L.P. : Pourquoi sont-ils tous situés au Nord ?
E.W. : C’est une raison historique, d’abord. Le réseau a été créé au Nord, c’était au début des années 1990. C’était à la demande des autorités ivoiriennes. Ce n’est pas la Francophonie qui décide où on installe les CLAC. A l’époque, c’était une des régions où le taux de scolarisation et d’alphabétisation posait le plus de problèmes. C’est ce qui explique qu’ils soient installés là-bas.
L.P. : En terme d’indicateurs, avez-vous des chiffres pour évaluer l’impact de ces CLAC sur la jeunesse avant la guerre?
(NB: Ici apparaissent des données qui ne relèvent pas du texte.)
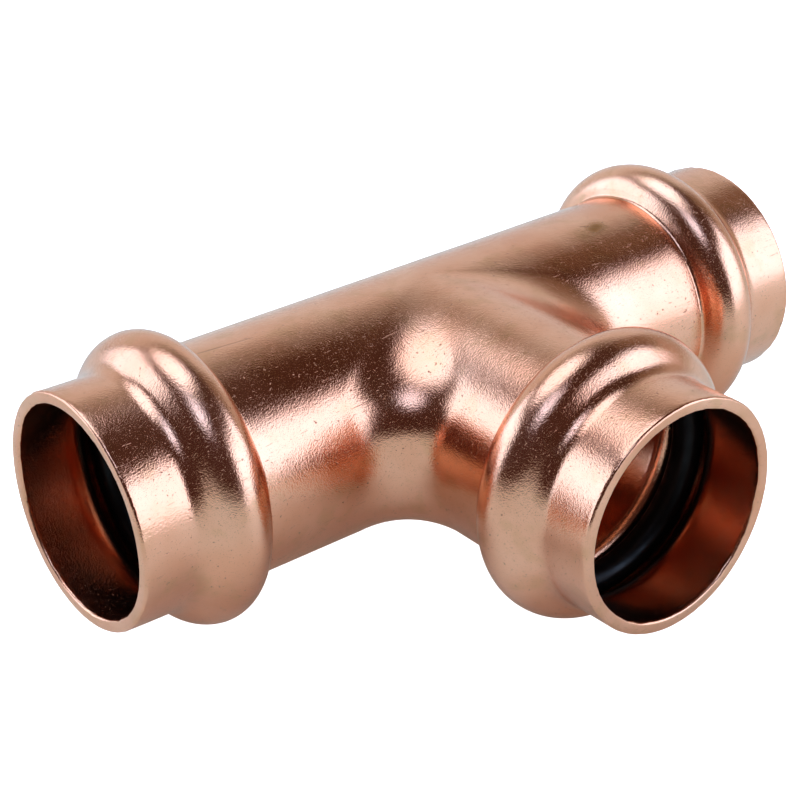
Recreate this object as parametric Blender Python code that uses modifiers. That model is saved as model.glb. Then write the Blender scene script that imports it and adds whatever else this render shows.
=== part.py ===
"""Equal tee for 22 mm copper tube, joined by pressing: one formed copper body and three rubber O-rings.

The run lies along X and the branch leaves towards -Y. The tee rests on its three beads, so the origin
is the centre of its box at the underside of the beads.
"""

from math import ceil, cos, pi, radians, sin, tan

import bmesh
import bpy
from mathutils import Matrix, Vector

# Driving sizes, in metres
TUBE_RADIUS = 0.0124          # outside of the run, the branch and the collars
WALL = 0.0013                 # copper, the same all over
RUN_HALF = 0.0439             # centre of the tee to each end of the run
BRANCH_LENGTH = 0.0378        # centre of the tee to the end of the branch

COLLAR_LENGTH = 0.0054        # straight stretch between the mouth and the bead
BEAD_HEIGHT = 0.00295         # crest of the bead above the tube
FRONT_SLOPE = radians(50)     # the bead's face towards the mouth
BACK_SLOPE = radians(72)      # the bead's face towards the centre
COLLAR_FILLET = 0.0024        # hollow where the collar meets the bead
CREST_FRONT_RADIUS = 0.0038
CREST_BACK_RADIUS = 0.0032
FOOT_FILLET = 0.0005          # hollow where the bead meets the tube
RIM_ROUNDING = 0.00035        # worn edges of each mouth

RUN_BLEND = 0.0138            # reach of the branch's blend along the run
BRANCH_BLEND = 0.0108         # reach of the blend along the branch
LEVEL_TIGHTNESS = 0.55        # share of both reaches lost where the blend is level with the axes
SHORTEST_STRAIGHT = 0.0003    # straight tube always left between the blend and a bead

SEAL_CLEARANCE = 0.0003       # between an O-ring and its chamber

# Fineness of the faces
AROUND = 40                   # faces around a tube, a multiple of 4
ARC_STEP = radians(20)        # most that one face of the bead's section turns
BLEND_STEPS = 6
RUN_STEPS = 3
BRANCH_STEPS = 2
SEAL_STEPS = 10
RIM_STEPS = 2
WELD = 1e-6

# The bead's section: arcs no larger than its height allows, and two straight slopes for the rest of it
CREST_RADIUS = TUBE_RADIUS + BEAD_HEIGHT
CREST_FRONT = min(CREST_FRONT_RADIUS, BEAD_HEIGHT / (1 - cos(FRONT_SLOPE)) - COLLAR_FILLET)
CREST_BACK = min(CREST_BACK_RADIUS, BEAD_HEIGHT / (1 - cos(BACK_SLOPE)) - FOOT_FILLET)
FRONT_ARCS = COLLAR_FILLET + CREST_FRONT
BACK_ARCS = FOOT_FILLET + CREST_BACK
FRONT_RISE = BEAD_HEIGHT - FRONT_ARCS * (1 - cos(FRONT_SLOPE))
BACK_FALL = BEAD_HEIGHT - BACK_ARCS * (1 - cos(BACK_SLOPE))
CREST_DEPTH = COLLAR_LENGTH + FRONT_ARCS * sin(FRONT_SLOPE) + FRONT_RISE / tan(FRONT_SLOPE)
FOOT_DEPTH = CREST_DEPTH + BACK_ARCS * sin(BACK_SLOPE) + BACK_FALL / tan(BACK_SLOPE)

# An O-ring lies in the hollow of its bead's crest
SEAL_RADIUS = CREST_RADIUS - CREST_BACK
SEAL_SECTION = CREST_BACK - WALL - SEAL_CLEARANCE

# The blend ends before the beads begin
RUN_REACH = min(RUN_BLEND, RUN_HALF - FOOT_DEPTH - TUBE_RADIUS - SHORTEST_STRAIGHT)
BRANCH_REACH = min(BRANCH_BLEND, BRANCH_LENGTH - FOOT_DEPTH - TUBE_RADIUS - SHORTEST_STRAIGHT)

# Where the run and the branch cross, and each port's direction and length from there
CROSSING = Vector((0, (BRANCH_LENGTH - CREST_RADIUS) / 2, CREST_RADIUS))
PORTS = {
    "run_left": (Vector((-1, 0, 0)), RUN_HALF),
    "run_right": (Vector((1, 0, 0)), RUN_HALF),
    "branch": (Vector((0, -1, 0)), BRANCH_LENGTH),
}


def clear_scene():
    for item in list(bpy.data.objects):
        bpy.data.objects.remove(item, do_unlink=True)


def plain_finish(name, colour, metallic, roughness):
    material = bpy.data.materials.new(name)
    material.use_nodes = True
    shader = material.node_tree.nodes["Principled BSDF"]
    shader.inputs["Base Color"].default_value = (*colour, 1)
    shader.inputs["Metallic"].default_value = metallic
    shader.inputs["Roughness"].default_value = roughness
    return material


def piece(name, mesh, collection, material):
    mesh.materials.append(material)
    mesh.shade_smooth()
    item = bpy.data.objects.new(name, mesh)
    collection.objects.link(item)
    return item


def arc(centre, radius, start, end):
    """(depth, radius) points of an arc about centre, by angles from straight out of the tube."""
    steps = ceil(abs(end - start) / ARC_STEP)
    turns = [start + (end - start) * i / steps for i in range(steps + 1)]
    return [(centre[0] + radius * sin(turn), centre[1] + radius * cos(turn)) for turn in turns]


def socket_section():
    """The outside of a socket, from its mouth to the foot of its bead, as (depth, radius) points."""
    collar_end = (COLLAR_LENGTH, TUBE_RADIUS + COLLAR_FILLET)
    crest_front = (CREST_DEPTH, CREST_RADIUS - CREST_FRONT)
    crest_back = (CREST_DEPTH, CREST_RADIUS - CREST_BACK)
    foot = (FOOT_DEPTH, TUBE_RADIUS + FOOT_FILLET)
    points = [(0, TUBE_RADIUS)]
    points += arc(collar_end, COLLAR_FILLET, pi, pi - FRONT_SLOPE)
    points += arc(crest_front, CREST_FRONT, -FRONT_SLOPE, 0)
    points += arc(crest_back, CREST_BACK, 0, BACK_SLOPE)[1:]
    points += arc(foot, FOOT_FILLET, pi + BACK_SLOPE, pi)
    return points


def seal_section():
    """The round section of an O-ring, as (depth, radius) points."""
    turns = [2 * pi * i / SEAL_STEPS for i in range(SEAL_STEPS)]
    centre, radius = (CREST_DEPTH, SEAL_RADIUS), SEAL_SECTION
    return [(centre[0] + radius * sin(turn), centre[1] + radius * cos(turn)) for turn in turns]


def turned(points, closed=False):
    """A mesh of (depth, radius) points turned about Z, with depth running down from z = 0."""
    edges = [(i, i + 1) for i in range(len(points) - 1)]
    if closed:
        edges.append((len(points) - 1, 0))
    section = bpy.data.meshes.new("section")
    section.from_pydata([(radius, 0, -depth) for depth, radius in points], edges, [])
    guide = bpy.data.objects.new("section", section)
    bpy.context.scene.collection.objects.link(guide)
    screw = guide.modifiers.new("turn", "SCREW")
    screw.steps = screw.render_steps = AROUND
    screw.use_merge_vertices = True
    screw.merge_threshold = WELD
    graph = bpy.context.evaluated_depsgraph_get()
    mesh = bpy.data.meshes.new_from_object(guide.evaluated_get(graph))
    bpy.data.objects.remove(guide, do_unlink=True)
    bpy.data.meshes.remove(section)
    return mesh


def at_port(port):
    """The place of a port: its Z runs out of the mouth, and z = 0 is the end face."""
    outward, length = PORTS[port]
    turn = outward.to_track_quat("Z", "Y").to_matrix().to_4x4()
    return Matrix.Translation(CROSSING + outward * length) @ turn


def blend_point(side, around, along):
    """A point of the blend between the run and the branch, measured from their crossing.

    around is the angle above the run's level, and along goes from 0 at the run to 1 at the branch.
    The section is an arc that touches both tubes, stretched where its two reaches differ.
    """
    level, height = cos(around), sin(around)
    off_run = Vector((0, level, -height))
    off_branch = Vector((-side * level, 0, -height))
    off = off_run.slerp(off_branch, along) if level > WELD else off_run
    kept = 1 - LEVEL_TIGHTNESS * level ** 4
    run_reach, branch_reach = RUN_REACH * kept, BRANCH_REACH * kept
    reach = run_reach + (branch_reach - run_reach) * along
    return Vector((
        side * TUBE_RADIUS * level + run_reach * (side * level + off.x),
        -TUBE_RADIUS * level + branch_reach * (off.y - level),
        TUBE_RADIUS * height + reach * (height + off.z),
    ))


def front_row(side, around):
    """Points from a run bead, along the run, over the blend and out to the branch bead."""
    level, height = TUBE_RADIUS * cos(around), TUBE_RADIUS * sin(around)
    run_end = Vector((side * (RUN_HALF - FOOT_DEPTH), -level, height))
    branch_end = Vector((side * level, FOOT_DEPTH - BRANCH_LENGTH, height))
    blend = [blend_point(side, around, i / BLEND_STEPS) for i in range(BLEND_STEPS + 1)]
    run = [run_end.lerp(blend[0], i / RUN_STEPS) for i in range(RUN_STEPS)]
    branch = [blend[-1].lerp(branch_end, i / BRANCH_STEPS) for i in range(1, BRANCH_STEPS + 1)]
    return run + blend + branch


def back_row(around):
    """Points along the plain back of the run, from one bead to the other."""
    level, height = TUBE_RADIUS * cos(around), TUBE_RADIUS * sin(around)
    step = (RUN_HALF - FOOT_DEPTH) / RUN_STEPS
    return [Vector((step * i, level, height)) for i in range(-RUN_STEPS, RUN_STEPS + 1)]


def add_sheet(cage, rows, flip):
    """Faces between neighbouring rows of points."""
    grid = [[cage.verts.new(CROSSING + point) for point in row] for row in rows]
    for low, high in zip(grid, grid[1:]):
        for i in range(len(low) - 1):
            corners = [low[i], low[i + 1], high[i + 1], high[i]]
            cage.faces.new(reversed(corners) if flip else corners)


def tee_body(collection, material):
    """The outer skin of the whole tee, given its wall inwards and rounded at the three rims."""
    cage = bmesh.new()
    for port in PORTS:
        socket = turned(socket_section())
        socket.transform(at_port(port))
        cage.from_mesh(socket)
        bpy.data.meshes.remove(socket)
    turns = [pi * (i * 2 / AROUND - 0.5) for i in range(AROUND // 2 + 1)]
    add_sheet(cage, [front_row(-1, turn) for turn in turns], flip=False)
    add_sheet(cage, [front_row(1, turn) for turn in turns], flip=True)
    add_sheet(cage, [back_row(turn) for turn in turns], flip=True)
    bmesh.ops.remove_doubles(cage, verts=cage.verts, dist=WELD)
    bmesh.ops.dissolve_degenerate(cage, edges=cage.edges, dist=WELD)
    rim_weight = cage.edges.layers.float.new("bevel_weight_edge")
    for edge in cage.edges:
        edge[rim_weight] = float(edge.is_boundary)
    mesh = bpy.data.meshes.new("tee_body")
    cage.to_mesh(mesh)
    cage.free()

    body = piece("tee_body", mesh, collection, material)
    wall = body.modifiers.new("wall", "SOLIDIFY")
    wall.thickness = WALL
    wall.offset = -1
    wall.use_even_offset = True
    rim = body.modifiers.new("rim", "BEVEL")
    rim.width = RIM_ROUNDING
    rim.segments = RIM_STEPS
    rim.limit_method = "WEIGHT"


def seal(port, collection, material):
    """An O-ring in the chamber inside a port's bead."""
    ring = piece("seal_" + port, turned(seal_section(), closed=True), collection, material)
    ring.matrix_world = at_port(port)


clear_scene()
tee = bpy.data.collections.new("press_tee")
bpy.context.scene.collection.children.link(tee)
tee_body(tee, plain_finish("satin_copper", (0.80, 0.45, 0.33), 1.0, 0.28))
black_rubber = plain_finish("black_rubber", (0.012, 0.012, 0.014), 0.0, 0.32)
for port in PORTS:
    seal(port, tee, black_rubber)
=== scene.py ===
from math import atan2, ceil, cos, pi, radians, sin, tan

import bmesh
import bpy
from mathutils import Matrix, Vector, noise


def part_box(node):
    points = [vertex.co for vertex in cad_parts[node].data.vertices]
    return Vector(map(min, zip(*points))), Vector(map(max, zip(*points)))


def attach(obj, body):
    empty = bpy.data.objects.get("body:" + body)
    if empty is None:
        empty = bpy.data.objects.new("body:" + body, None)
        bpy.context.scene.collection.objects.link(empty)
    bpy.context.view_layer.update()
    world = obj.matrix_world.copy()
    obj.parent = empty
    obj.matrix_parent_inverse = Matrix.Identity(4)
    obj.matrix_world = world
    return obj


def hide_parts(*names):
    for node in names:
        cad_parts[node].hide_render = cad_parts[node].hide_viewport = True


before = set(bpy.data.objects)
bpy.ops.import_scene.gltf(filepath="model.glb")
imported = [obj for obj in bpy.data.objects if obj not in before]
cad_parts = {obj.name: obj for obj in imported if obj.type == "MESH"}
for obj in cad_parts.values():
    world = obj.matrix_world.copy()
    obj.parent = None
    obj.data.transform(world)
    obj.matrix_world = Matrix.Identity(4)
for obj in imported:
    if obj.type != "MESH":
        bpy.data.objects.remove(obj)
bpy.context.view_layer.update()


# ---- The tee's body ------------------------------------------------------------------------------
# The run, the branch, the three beads and the three collars are one length of drawn copper tube. The
# branch is pushed out by water pressure inside a die, which leaves a broad blend and a plain back.
# The beads are rolled outwards afterwards, the mouths are cut square, and the acid bath leaves it satin.

MM = 0.001

# The overall sizes come from the frame; the rest are the body's own.
low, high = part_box("tee_body")
CREST_RADIUS = (high.z - low.z) / 2
CROSSING = Vector(((low.x + high.x) / 2, high.y - CREST_RADIUS, low.z + CREST_RADIUS))
RUN_HALF = (high.x - low.x) / 2
BRANCH_LENGTH = CROSSING.y - low.y

BEAD_HEIGHT = 2.95 * MM
TUBE_RADIUS = CREST_RADIUS - BEAD_HEIGHT
WALL = 1.3 * MM
COLLAR_LENGTH = 5.4 * MM
FRONT_SLOPE = radians(50)
BACK_SLOPE = radians(72)
COLLAR_FILLET = 2.4 * MM
CREST_FRONT = 3.8 * MM
CREST_BACK = 3.2 * MM
FOOT_FILLET = 0.5 * MM
RIM_ROUNDING = 0.28 * MM
RUN_REACH = 13.8 * MM
BRANCH_REACH = 10.8 * MM
LEVEL_TIGHTNESS = 0.55

FRONT_RISE = BEAD_HEIGHT - (COLLAR_FILLET + CREST_FRONT) * (1 - cos(FRONT_SLOPE))
BACK_FALL = BEAD_HEIGHT - (FOOT_FILLET + CREST_BACK) * (1 - cos(BACK_SLOPE))
CREST_DEPTH = COLLAR_LENGTH + (COLLAR_FILLET + CREST_FRONT) * sin(FRONT_SLOPE) + FRONT_RISE / tan(FRONT_SLOPE)
FOOT_DEPTH = CREST_DEPTH + (FOOT_FILLET + CREST_BACK) * sin(BACK_SLOPE) + BACK_FALL / tan(BACK_SLOPE)

# How finely the skin is divided: faces around each tube, then along its arcs, blend and straights.
AROUND = 192
ARC_STEP = radians(5)
LONGEST_FACE = 0.7 * MM
BLEND_STEPS = 30
RUN_STEPS = 16
BRANCH_STEPS = 8
WELD = 1e-6

PORTS = {
    "run_left": (Vector((-1, 0, 0)), RUN_HALF),
    "run_right": (Vector((1, 0, 0)), RUN_HALF),
    "branch": (Vector((0, -1, 0)), BRANCH_LENGTH),
}


def arc(centre, radius, start, end):
    steps = ceil(abs(end - start) / ARC_STEP)
    turns = [start + (end - start) * i / steps for i in range(steps + 1)]
    return [(centre[0] + radius * sin(turn), centre[1] + radius * cos(turn)) for turn in turns]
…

E.W. : Nous avons fait des études. Dans d’autres pays tels que Madagascar, Mali, Haïti, il a été démontré qu’une bibliothèque publique dans une localité avait un impact important sur le taux de réussite. Par exemple à Madagascar, entre le moment où il n’y avait pas de CLAC et au moment où il y en a, on a quadruplé le taux de réussite au Bac. Au Burkina Faso, on l’a multiplié par deux. On a aussi amélioré la qualité de l’enseignement. Parce que des enseignants viennent se ressourcer et rechercher de la matière dans les CLAC. En Côte d’Ivoire, on n’a pas fait d’études d’impact. Nous avions des statistiques de fréquentation, parce que le réseau ivoirien était un réseau pilote. Il y a eu des responsables des pays comme le Burundi qui sont venus se former en Côte d’Ivoire, parce que le réseau était très fréquenté et performant. Beaucoup de témoignages disent que suite à la fermeture des CLAC, le taux de réussite a beaucoup baissé. Nous avons les chiffres de Tafiré et de bien d’autres localités. Il y a eu un impact a contrario, des effets négatifs quand les CLAC ont fermé.
L.P. : Les CLAC sont-ils un bras de la Francophonie ou une nécessité pour les pouvoirs publics ivoiriens, de pouvoir les instaurer ?
E.W. : Dans tous les pays, c’est d’abord un programme national soutenu par la Francophonie. Nous avons dernièrement fait une étude poussée dans 21 pays qui bénéficient du programme pour savoir quels étaient les montants précis des contreparties nationales. Une fois que le réseau est en place, on a 80 % d’investissements nationaux et 20% de l’Organisation Internationale de la Francophonie (OIF). Les parts nationales, ce sont les salaires et c’est le ministère qui les apporte en équipements. La Francophonie, elle, vient pour le renouvellement des ouvrages, le recyclage des animateurs, mais, quel que soit le pays, le CLAC doit être perçu comme un programme national de développement de bibliothèques publiques.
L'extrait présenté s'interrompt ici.